_Task instructions_: Copy the data exactly from the line that contains "obj.matrix_world = Matrix.Identity(4)" through the line that contains "bpy.data.objects.remove(obj)", keeping both end lines and leaving out everything else.

• • •

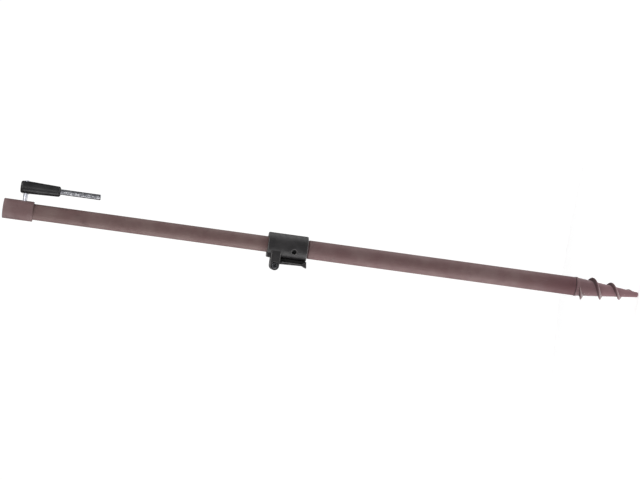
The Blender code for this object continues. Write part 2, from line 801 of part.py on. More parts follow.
def make_handle_grip(pivot):
    """A tapered moulded grip with a round top, a blind bore for the bar and a cross hole for the stud."""
    bore_r = BAR_R + SEAT_GAP
    bore_top = BAR_TOP_Z + SEAT_GAP
    round_center = (GRIP_TOP_R - GRIP_ROUND, GRIP_TOP_Z - GRIP_ROUND)
    outline = [(0, GRIP_TOP_Z)]
    outline += arc(round_center, GRIP_ROUND, math.pi / 2, 0, 6)
    outline += [
        (GRIP_BOTTOM_R, GRIP_BOTTOM_Z + GRIP_CHAMFER),
        (GRIP_BOTTOM_R - GRIP_CHAMFER, GRIP_BOTTOM_Z),
        (bore_r, GRIP_BOTTOM_Z),
        (bore_r, bore_top),
        (0, bore_top),
    ]
    grip = turned("handle_grip", outline, sides=48)
    place(grip, (HANDLE_X, 0, 0), pivot=pivot)
    along_x = (0, math.pi / 2, 0)
    hole = cylinder("grip_hole", STUD_NECK_R + RUN_GAP, 0.04)
    place(hole, (COLLAR_R, 0, STUD_Z), along_x)
    combine(grip, as_tool(hole), "DIFFERENCE")
    spot_face = cylinder("grip_spot_face", STUD_HEAD_R + SEAT_GAP, 0.01)
    place(spot_face, (STUD_HEAD_X - RUN_GAP, 0, STUD_Z), along_x)
    combine(grip, as_tool(spot_face), "DIFFERENCE")
    seat_face = cylinder("grip_seat_face", WASHER_R + SEAT_GAP, 0.01)
    seat_at = STUD_SHOULDER_X + 2 * RUN_GAP + WASHER_T
    place(seat_face, (seat_at - 0.01, 0, STUD_Z), along_x)
    combine(grip, as_tool(seat_face), "DIFFERENCE")
    return finish(grip, GRIP_PLASTIC)


def make_handle_bar(pivot):
    edge = 0.0005
    outline = [
        (0, BAR_TOP_Z),
        (BAR_R - edge, BAR_TOP_Z),
        (BAR_R, BAR_TOP_Z - edge),
        (BAR_R, BAR_BOTTOM_Z + edge),
        (BAR_R - edge, BAR_BOTTOM_Z),
        (0, BAR_BOTTOM_Z),
    ]
    bar = turned("handle_bar", outline, sides=SMALL_SIDES)
    place(bar, (HANDLE_X, 0, 0), pivot=pivot)
    return finish(bar, ZINC)


clear_scene()
PARTS = new_collection("telescopic_ground_pole")
TOOLS = new_collection("cutters")

section_slide = new_pivot("section_slide", (0, 0, BUSH_BOTTOM_Z))
section_swivel = new_pivot("section_swivel", (0, 0, INNER_BOTTOM_Z))
lever_swing = new_pivot("lever_swing", (PIVOT_X, 0, PIVOT_Z))
pad_press = new_pivot("pad_press", (PAD_BACK_X, 0, PIVOT_Z))
handle_swing = new_pivot("handle_swing", (HANDLE_X, 0, STUD_Z))

make_outer_tube()
make_auger_point()
make_auger_flight()
make_clamp_housing()
make_grub_screws()
make_pivot_screw()
make_pivot_nut()
make_cam_lever(lever_swing)
make_brake_pad(pad_press)
make_glide_bush(section_slide)
head_hole = stud_hole("stud_hole", STUD_ROOT_R + SEAT_GAP)
make_inner_tube(section_swivel, head_hole)
make_head_collar(section_swivel, head_hole)
make_head_insert(section_swivel, head_hole)
make_handle_stud(section_swivel)
make_stud_washer(section_swivel)
make_handle_grip(handle_swing)
make_handle_bar(handle_swing)
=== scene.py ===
"""The looks of the telescopic ground pole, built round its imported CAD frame.

Metres, +Z up along the pole, the handle on +X and the clamp's lever on -X, as in the CAD. Round pieces are
revolved from rounded outlines. The housing, the lever, the brake pad and the auger start as copies of their
CAD meshes, which are remeshed finely and smoothed. Every piece rides on its CAD body and stands for its CAD
node, and the auger's one piece stands for two nodes.
"""

import json
import math

import bmesh
import bpy
from mathutils import Matrix, Vector, noise


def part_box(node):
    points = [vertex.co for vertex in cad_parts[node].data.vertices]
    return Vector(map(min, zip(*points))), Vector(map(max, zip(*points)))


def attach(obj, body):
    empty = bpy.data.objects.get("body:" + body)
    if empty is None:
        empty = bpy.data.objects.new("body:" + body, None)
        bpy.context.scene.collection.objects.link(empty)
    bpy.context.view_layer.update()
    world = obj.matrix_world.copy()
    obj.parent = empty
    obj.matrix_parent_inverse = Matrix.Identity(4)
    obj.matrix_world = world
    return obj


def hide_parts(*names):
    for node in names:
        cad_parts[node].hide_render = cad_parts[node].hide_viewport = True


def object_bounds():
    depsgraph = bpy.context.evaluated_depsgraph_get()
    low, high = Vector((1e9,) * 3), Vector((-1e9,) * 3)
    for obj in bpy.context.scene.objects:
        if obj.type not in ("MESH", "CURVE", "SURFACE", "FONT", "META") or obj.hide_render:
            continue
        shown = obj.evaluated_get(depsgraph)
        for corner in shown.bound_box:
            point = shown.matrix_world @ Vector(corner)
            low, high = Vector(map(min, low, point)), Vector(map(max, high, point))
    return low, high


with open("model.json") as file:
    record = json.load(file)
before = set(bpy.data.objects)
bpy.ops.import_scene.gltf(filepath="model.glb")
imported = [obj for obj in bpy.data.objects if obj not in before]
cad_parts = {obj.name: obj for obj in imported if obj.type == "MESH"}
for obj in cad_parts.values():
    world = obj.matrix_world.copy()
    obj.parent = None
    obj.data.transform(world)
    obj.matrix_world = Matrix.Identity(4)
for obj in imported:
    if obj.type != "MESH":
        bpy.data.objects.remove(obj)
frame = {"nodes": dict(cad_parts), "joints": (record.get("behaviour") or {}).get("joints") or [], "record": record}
CAD_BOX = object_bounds()

MM = 0.001

# Camera
LENS = 106.9
SENSOR = 36.0
DISTANCE = 2.322
CLIP_START = 0.05
SLOPE = math.radians(7.856)  # how far the pole slopes down to its tip in the picture
TILT = math.radians(5)  # how far its head leans towards the camera
AIM_HEIGHT = 0.3177  # a point of the pole's axis near the middle of the picture
AIM_RIGHT = 0.00099  # how far right of the middle that point lies
AIM_UP = -0.013907  # and how far above it

# Sizes that the frame's boxes don't give
OUTER_BORE_R = 10.2 * MM
INNER_BORE_R = 8.45 * MM
GROOVE_Z = 333.7 * MM
GROOVE_HALF = 0.9 * MM
GROOVE_DEPTH = 0.45 * MM
GROOVE_BEAD = 0.3 * MM  # how far the groove stands in from the bore
TUBE_END = 1 * MM  # how much of the outer tube's wall belongs to the outline of each end
SOCKET_R = 4.5 * MM
SOCKET_DEPTH = 16.5 * MM
SOCKET_POINT = 2 * MM  # depth of the cone that the drill left below the socket
SOCKET_PITCH = 1.27 * MM
SOCKET_THREAD = 0.22 * MM
PLUG_R = 8.15 * MM  # of the head insert and the glide bush in the inner tube
COLLAR_HOLE_R = 2.9 * MM
STUD_ROOT_R = 2.5 * MM
STUD_NECK_R = 2.0 * MM
STUD_HEAD_R = 2.8 * MM
WASHER_BORE_R = 2.1 * MM
GRIP_HOLE_R = 2.15 * MM
GRIP_HEAD_SEAT_R = 3.1 * MM
GRIP_WASHER_SEAT_R = 3.9 * MM
GRIP_FOOT_R = 6.2 * MM
BUSH_BORE_R = 5.0 * MM
BUSH_FLANGE = 6 * MM
GRUB_ANGLE = math.radians(21)
GRUB_INNER = 11.7 * MM
GRUB_OUTER = 13.3 * MM
GRUB_KEY_R = 1.7 * MM
GRUB_KEY_DEPTH = 1.1 * MM
SCREW_SHANK_R = 2.0 * MM
SCREW_HEAD_DEPTH = 2.3 * MM
SCREW_PITCH = 0.7 * MM
SCREW_THREAD = 0.3 * MM
SCREW_THREAD_LENGTH = 5 * MM
RECESS_WIDTH = 5.6 * MM  # nearly, at the screw's face
RECESS_THICK = 1.1 * MM  # the same
RECESS_LENGTH = 3.4 * MM  # of the spikes that cut it
RECESS_TAPER = 0.35
RECESS_SHIFT = 0.3 * MM  # from the screw's face to the middle of the spikes
RECESS_TURN = 0.5  # radians
NUT_BORE_R = 2.1 * MM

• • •

_Solution_:
    obj.matrix_world = Matrix.Identity(4)
for obj in imported:
    if obj.type != "MESH":
        bpy.data.objects.remove(obj)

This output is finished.